-- Directions for this task --
Only one span of the listing below is wanted: the lines from the one with "Turn this picture" through the one with "import Module from 'manifold-3d';", reproduced exactly, both ends kept.

# start of Dataset extract

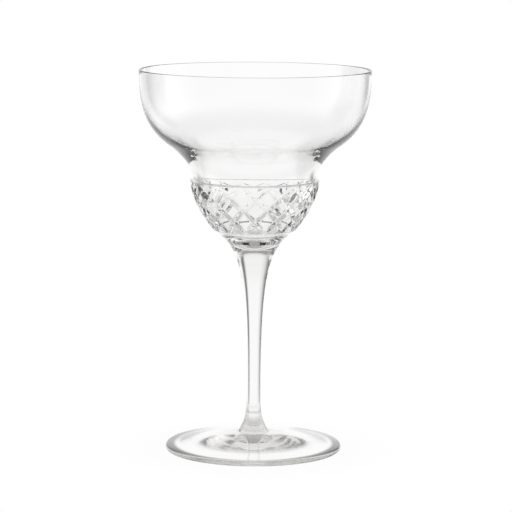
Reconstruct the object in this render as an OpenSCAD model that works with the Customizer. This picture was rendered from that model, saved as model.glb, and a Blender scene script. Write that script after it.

# end of Dataset extract
# start of Dataset extract

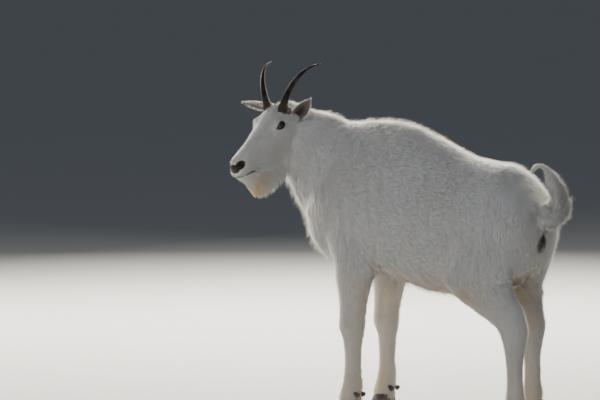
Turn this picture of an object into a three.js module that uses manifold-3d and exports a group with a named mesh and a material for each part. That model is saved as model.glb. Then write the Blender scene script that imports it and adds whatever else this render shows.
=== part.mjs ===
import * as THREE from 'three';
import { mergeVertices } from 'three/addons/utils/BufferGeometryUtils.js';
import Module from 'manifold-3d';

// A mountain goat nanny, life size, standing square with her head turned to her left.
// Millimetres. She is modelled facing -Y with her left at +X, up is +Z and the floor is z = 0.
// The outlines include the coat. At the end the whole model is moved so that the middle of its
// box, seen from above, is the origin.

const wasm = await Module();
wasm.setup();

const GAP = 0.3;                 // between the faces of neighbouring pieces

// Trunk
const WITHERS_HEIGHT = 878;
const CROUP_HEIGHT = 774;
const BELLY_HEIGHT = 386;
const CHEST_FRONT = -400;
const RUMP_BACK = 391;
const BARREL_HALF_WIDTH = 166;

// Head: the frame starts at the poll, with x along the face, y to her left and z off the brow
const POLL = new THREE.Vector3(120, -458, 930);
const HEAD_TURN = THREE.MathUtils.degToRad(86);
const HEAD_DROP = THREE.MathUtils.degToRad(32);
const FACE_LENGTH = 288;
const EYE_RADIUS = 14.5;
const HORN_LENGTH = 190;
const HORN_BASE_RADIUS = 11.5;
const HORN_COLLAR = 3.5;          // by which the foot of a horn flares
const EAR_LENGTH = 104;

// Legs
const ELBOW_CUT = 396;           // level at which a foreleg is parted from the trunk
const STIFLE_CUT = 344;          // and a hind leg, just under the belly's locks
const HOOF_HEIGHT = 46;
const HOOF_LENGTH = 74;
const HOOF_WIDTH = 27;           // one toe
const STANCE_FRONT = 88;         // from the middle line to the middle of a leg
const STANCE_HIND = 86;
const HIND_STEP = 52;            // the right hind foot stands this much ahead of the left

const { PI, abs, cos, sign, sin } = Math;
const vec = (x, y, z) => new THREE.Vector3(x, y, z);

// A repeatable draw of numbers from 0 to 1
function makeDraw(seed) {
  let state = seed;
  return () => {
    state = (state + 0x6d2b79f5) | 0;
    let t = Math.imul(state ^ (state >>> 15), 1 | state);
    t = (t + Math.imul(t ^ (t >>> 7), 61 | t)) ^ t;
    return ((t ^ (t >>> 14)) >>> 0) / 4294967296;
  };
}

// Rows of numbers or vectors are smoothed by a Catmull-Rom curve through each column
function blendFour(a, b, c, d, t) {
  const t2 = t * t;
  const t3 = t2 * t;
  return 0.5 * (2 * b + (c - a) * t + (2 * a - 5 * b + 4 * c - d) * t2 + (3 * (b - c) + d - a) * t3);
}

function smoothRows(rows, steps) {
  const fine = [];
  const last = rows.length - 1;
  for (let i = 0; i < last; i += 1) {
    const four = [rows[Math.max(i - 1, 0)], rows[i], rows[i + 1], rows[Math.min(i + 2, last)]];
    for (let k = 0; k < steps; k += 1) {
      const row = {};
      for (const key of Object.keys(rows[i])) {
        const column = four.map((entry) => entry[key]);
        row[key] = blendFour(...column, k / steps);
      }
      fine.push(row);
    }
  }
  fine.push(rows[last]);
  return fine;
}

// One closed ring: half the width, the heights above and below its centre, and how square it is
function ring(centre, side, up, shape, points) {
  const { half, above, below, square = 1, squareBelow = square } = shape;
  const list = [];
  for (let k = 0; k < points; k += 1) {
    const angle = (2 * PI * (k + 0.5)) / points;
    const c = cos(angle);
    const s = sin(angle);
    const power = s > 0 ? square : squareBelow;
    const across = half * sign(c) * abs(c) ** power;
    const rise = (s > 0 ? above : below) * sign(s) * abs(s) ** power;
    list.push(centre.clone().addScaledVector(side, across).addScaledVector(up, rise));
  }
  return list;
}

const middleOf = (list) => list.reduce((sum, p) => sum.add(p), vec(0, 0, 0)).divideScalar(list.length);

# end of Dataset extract
# start of Dataset extract

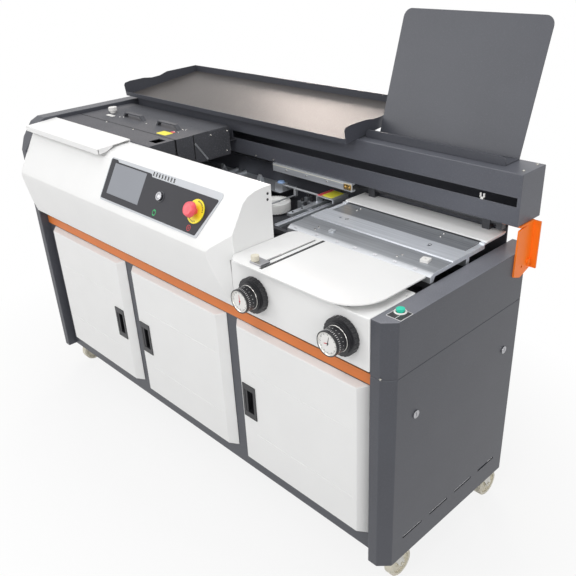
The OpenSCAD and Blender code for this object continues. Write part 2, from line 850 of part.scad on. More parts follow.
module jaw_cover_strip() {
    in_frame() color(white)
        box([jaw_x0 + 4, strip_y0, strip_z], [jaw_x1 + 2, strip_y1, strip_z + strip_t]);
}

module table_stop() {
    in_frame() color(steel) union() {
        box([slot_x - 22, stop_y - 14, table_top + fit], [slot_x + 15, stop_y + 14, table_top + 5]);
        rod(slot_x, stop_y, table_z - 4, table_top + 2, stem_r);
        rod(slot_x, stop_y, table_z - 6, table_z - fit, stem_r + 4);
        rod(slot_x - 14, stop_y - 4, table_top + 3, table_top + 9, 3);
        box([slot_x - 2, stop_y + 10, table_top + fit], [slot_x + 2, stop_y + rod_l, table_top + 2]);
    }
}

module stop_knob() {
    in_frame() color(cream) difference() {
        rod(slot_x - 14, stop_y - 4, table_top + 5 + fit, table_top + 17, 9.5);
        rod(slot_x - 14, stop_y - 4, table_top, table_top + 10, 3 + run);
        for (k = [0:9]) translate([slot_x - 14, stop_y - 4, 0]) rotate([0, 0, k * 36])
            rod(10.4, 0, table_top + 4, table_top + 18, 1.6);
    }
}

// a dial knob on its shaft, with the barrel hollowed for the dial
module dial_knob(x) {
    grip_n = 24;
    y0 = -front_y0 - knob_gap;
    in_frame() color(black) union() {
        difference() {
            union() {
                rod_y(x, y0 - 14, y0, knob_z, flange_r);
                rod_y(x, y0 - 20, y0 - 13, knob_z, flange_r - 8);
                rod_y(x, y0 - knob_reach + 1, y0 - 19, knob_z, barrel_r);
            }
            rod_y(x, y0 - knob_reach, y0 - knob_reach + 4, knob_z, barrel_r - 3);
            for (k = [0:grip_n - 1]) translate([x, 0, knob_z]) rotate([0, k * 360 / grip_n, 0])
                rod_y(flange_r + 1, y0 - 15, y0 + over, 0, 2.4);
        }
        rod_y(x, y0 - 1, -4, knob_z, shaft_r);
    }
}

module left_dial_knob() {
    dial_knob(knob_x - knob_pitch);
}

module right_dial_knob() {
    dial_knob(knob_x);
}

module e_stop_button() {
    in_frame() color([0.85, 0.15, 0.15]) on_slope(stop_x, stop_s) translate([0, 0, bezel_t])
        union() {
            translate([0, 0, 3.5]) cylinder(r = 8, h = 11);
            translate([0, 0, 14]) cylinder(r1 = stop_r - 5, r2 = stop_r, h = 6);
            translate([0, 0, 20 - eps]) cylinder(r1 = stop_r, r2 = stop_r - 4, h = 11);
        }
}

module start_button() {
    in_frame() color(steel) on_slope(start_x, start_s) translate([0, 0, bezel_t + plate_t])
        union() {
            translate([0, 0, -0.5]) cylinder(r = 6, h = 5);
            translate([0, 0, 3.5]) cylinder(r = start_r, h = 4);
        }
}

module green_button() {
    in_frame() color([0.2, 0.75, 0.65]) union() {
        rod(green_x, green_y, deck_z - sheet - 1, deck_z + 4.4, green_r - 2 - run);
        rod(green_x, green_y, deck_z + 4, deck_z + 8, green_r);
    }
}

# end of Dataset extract

-- Response to this task --
Turn this picture of an object into a three.js module that uses manifold-3d and exports a group with a named mesh and a material for each part. That model is saved as model.glb. Then write the Blender scene script that imports it and adds whatever else this render shows.
=== part.mjs ===
import * as THREE from 'three';
import { mergeVertices } from 'three/addons/utils/BufferGeometryUtils.js';
import Module from 'manifold-3d';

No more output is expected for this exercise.